**Data lines**
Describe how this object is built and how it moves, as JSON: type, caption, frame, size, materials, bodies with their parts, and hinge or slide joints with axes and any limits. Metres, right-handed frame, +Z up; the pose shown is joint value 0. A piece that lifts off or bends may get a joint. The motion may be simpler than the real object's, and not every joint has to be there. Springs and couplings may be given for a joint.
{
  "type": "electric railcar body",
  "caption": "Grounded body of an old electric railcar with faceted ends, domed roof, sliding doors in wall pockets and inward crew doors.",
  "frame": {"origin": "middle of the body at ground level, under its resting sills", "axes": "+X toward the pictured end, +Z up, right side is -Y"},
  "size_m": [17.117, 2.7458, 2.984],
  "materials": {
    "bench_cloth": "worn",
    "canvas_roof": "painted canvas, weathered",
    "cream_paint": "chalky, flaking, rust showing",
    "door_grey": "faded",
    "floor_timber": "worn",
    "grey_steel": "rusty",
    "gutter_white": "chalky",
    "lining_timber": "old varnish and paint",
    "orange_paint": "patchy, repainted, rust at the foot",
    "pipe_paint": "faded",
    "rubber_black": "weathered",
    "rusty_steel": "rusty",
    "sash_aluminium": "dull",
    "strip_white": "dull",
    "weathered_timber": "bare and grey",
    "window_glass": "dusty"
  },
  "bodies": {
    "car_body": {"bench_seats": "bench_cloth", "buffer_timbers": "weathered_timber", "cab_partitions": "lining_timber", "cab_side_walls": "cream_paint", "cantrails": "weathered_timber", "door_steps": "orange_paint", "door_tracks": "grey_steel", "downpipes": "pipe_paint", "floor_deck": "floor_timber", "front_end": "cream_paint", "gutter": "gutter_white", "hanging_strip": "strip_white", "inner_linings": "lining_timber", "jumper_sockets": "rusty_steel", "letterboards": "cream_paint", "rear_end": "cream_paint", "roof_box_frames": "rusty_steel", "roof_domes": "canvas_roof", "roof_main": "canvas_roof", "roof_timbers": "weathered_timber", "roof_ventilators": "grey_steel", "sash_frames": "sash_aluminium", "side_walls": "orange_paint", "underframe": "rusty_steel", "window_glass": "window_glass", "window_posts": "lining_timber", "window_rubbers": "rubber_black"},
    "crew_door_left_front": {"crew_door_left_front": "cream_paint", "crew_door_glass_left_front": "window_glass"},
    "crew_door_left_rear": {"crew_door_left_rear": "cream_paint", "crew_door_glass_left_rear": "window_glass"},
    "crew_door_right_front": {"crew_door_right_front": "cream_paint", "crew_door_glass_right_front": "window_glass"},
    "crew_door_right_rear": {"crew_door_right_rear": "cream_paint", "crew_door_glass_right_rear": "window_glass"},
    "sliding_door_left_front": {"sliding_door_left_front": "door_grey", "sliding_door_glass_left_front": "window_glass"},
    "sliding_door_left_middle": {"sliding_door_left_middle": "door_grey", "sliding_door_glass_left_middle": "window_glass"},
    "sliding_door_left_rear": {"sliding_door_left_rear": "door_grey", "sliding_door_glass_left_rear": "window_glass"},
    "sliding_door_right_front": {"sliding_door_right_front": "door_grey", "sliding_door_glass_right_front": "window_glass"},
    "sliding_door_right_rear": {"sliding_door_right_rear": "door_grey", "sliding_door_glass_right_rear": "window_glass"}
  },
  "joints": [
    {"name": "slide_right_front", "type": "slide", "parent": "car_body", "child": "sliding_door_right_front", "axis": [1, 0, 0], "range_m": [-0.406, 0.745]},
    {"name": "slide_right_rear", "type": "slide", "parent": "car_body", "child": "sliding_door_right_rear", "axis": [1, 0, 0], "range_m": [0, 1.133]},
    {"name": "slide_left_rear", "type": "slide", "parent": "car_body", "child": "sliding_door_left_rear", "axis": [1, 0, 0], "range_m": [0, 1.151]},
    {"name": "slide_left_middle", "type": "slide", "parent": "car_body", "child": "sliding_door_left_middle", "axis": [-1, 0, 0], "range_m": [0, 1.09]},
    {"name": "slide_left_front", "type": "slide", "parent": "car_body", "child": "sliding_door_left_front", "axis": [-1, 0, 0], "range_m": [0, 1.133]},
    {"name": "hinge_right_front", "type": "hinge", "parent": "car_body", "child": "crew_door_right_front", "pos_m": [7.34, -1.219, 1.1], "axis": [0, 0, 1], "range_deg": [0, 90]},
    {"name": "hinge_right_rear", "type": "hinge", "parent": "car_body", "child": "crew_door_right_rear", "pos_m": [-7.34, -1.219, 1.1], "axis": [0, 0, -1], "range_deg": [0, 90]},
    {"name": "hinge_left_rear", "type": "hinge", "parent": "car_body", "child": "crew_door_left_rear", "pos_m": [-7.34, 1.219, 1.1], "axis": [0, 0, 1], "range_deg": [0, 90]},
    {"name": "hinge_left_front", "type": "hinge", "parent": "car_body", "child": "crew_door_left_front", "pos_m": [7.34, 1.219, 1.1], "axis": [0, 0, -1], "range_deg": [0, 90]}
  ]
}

**Directive**
Copy all data exactly, start to finish.

**Exercise output**
Describe how this object is built and how it moves, as JSON: type, caption, frame, size, materials, bodies with their parts, and hinge or slide joints with axes and any limits. Metres, right-handed frame, +Z up; the pose shown is joint value 0. A piece that lifts off or bends may get a joint. The motion may be simpler than the real object's, and not every joint has to be there. Springs and couplings may be given for a joint.
{
  "type": "electric railcar body",
  "caption": "Grounded body of an old electric railcar with faceted ends, domed roof, sliding doors in wall pockets and inward crew doors.",
  "frame": {"origin": "middle of the body at ground level, under its resting sills", "axes": "+X toward the pictured end, +Z up, right side is -Y"},
  "size_m": [17.117, 2.7458, 2.984],
  "materials": {
    "bench_cloth": "worn",
    "canvas_roof": "painted canvas, weathered",
    "cream_paint": "chalky, flaking, rust showing",
    "door_grey": "faded",
    "floor_timber": "worn",
    "grey_steel": "rusty",
    "gutter_white": "chalky",
    "lining_timber": "old varnish and paint",
    "orange_paint": "patchy, repainted, rust at the foot",
    "pipe_paint": "faded",
    "rubber_black": "weathered",
    "rusty_steel": "rusty",
    "sash_aluminium": "dull",
    "strip_white": "dull",
    "weathered_timber": "bare and grey",
    "window_glass": "dusty"
  },
  "bodies": {
    "car_body": {"bench_seats": "bench_cloth", "buffer_timbers": "weathered_timber", "cab_partitions": "lining_timber", "cab_side_walls": "cream_paint", "cantrails": "weathered_timber", "door_steps": "orange_paint", "door_tracks": "grey_steel", "downpipes": "pipe_paint", "floor_deck": "floor_timber", "front_end": "cream_paint", "gutter": "gutter_white", "hanging_strip": "strip_white", "inner_linings": "lining_timber", "jumper_sockets": "rusty_steel", "letterboards": "cream_paint", "rear_end": "cream_paint", "roof_box_frames": "rusty_steel", "roof_domes": "canvas_roof", "roof_main": "canvas_roof", "roof_timbers": "weathered_timber", "roof_ventilators": "grey_steel", "sash_frames": "sash_aluminium", "side_walls": "orange_paint", "underframe": "rusty_steel", "window_glass": "window_glass", "window_posts": "lining_timber", "window_rubbers": "rubber_black"},
    "crew_door_left_front": {"crew_door_left_front": "cream_paint", "crew_door_glass_left_front": "window_glass"},
    "crew_door_left_rear": {"crew_door_left_rear": "cream_paint", "crew_door_glass_left_rear": "window_glass"},
    "crew_door_right_front": {"crew_door_right_front": "cream_paint", "crew_door_glass_right_front": "window_glass"},
    "crew_door_right_rear": {"crew_door_right_rear": "cream_paint", "crew_door_glass_right_rear": "window_glass"},
    "sliding_door_left_front": {"sliding_door_left_front": "door_grey", "sliding_door_glass_left_front": "window_glass"},
    "sliding_door_left_middle": {"sliding_door_left_middle": "door_grey", "sliding_door_glass_left_middle": "window_glass"},
    "sliding_door_left_rear": {"sliding_door_left_rear": "door_grey", "sliding_door_glass_left_rear": "window_glass"},
    "sliding_door_right_front": {"sliding_door_right_front": "door_grey", "sliding_door_glass_right_front": "window_glass"},
    "sliding_door_right_rear": {"sliding_door_right_rear": "door_grey", "sliding_door_glass_right_rear": "window_glass"}
  },
  "joints": [
    {"name": "slide_right_front", "type": "slide", "parent": "car_body", "child": "sliding_door_right_front", "axis": [1, 0, 0], "range_m": [-0.406, 0.745]},
    {"name": "slide_right_rear", "type": "slide", "parent": "car_body", "child": "sliding_door_right_rear", "axis": [1, 0, 0], "range_m": [0, 1.133]},
    {"name": "slide_left_rear", "type": "slide", "parent": "car_body", "child": "sliding_door_left_rear", "axis": [1, 0, 0], "range_m": [0, 1.151]},
    {"name": "slide_left_middle", "type": "slide", "parent": "car_body", "child": "sliding_door_left_middle", "axis": [-1, 0, 0], "range_m": [0, 1.09]},
    {"name": "slide_left_front", "type": "slide", "parent": "car_body", "child": "sliding_door_left_front", "axis": [-1, 0, 0], "range_m": [0, 1.133]},
    {"name": "hinge_right_front", "type": "hinge", "parent": "car_body", "child": "crew_door_right_front", "pos_m": [7.34, -1.219, 1.1], "axis": [0, 0, 1], "range_deg": [0, 90]},
    {"name": "hinge_right_rear", "type": "hinge", "parent": "car_body", "child": "crew_door_right_rear", "pos_m": [-7.34, -1.219, 1.1], "axis": [0, 0, -1], "range_deg": [0, 90]},
    {"name": "hinge_left_rear", "type": "hinge", "parent": "car_body", "child": "crew_door_left_rear", "pos_m": [-7.34, 1.219, 1.1], "axis": [0, 0, 1], "range_deg": [0, 90]},
    {"name": "hinge_left_front", "type": "hinge", "parent": "car_body", "child": "crew_door_left_front", "pos_m": [7.34, 1.219, 1.1], "axis": [0, 0, -1], "range_deg": [0, 90]}
  ]
}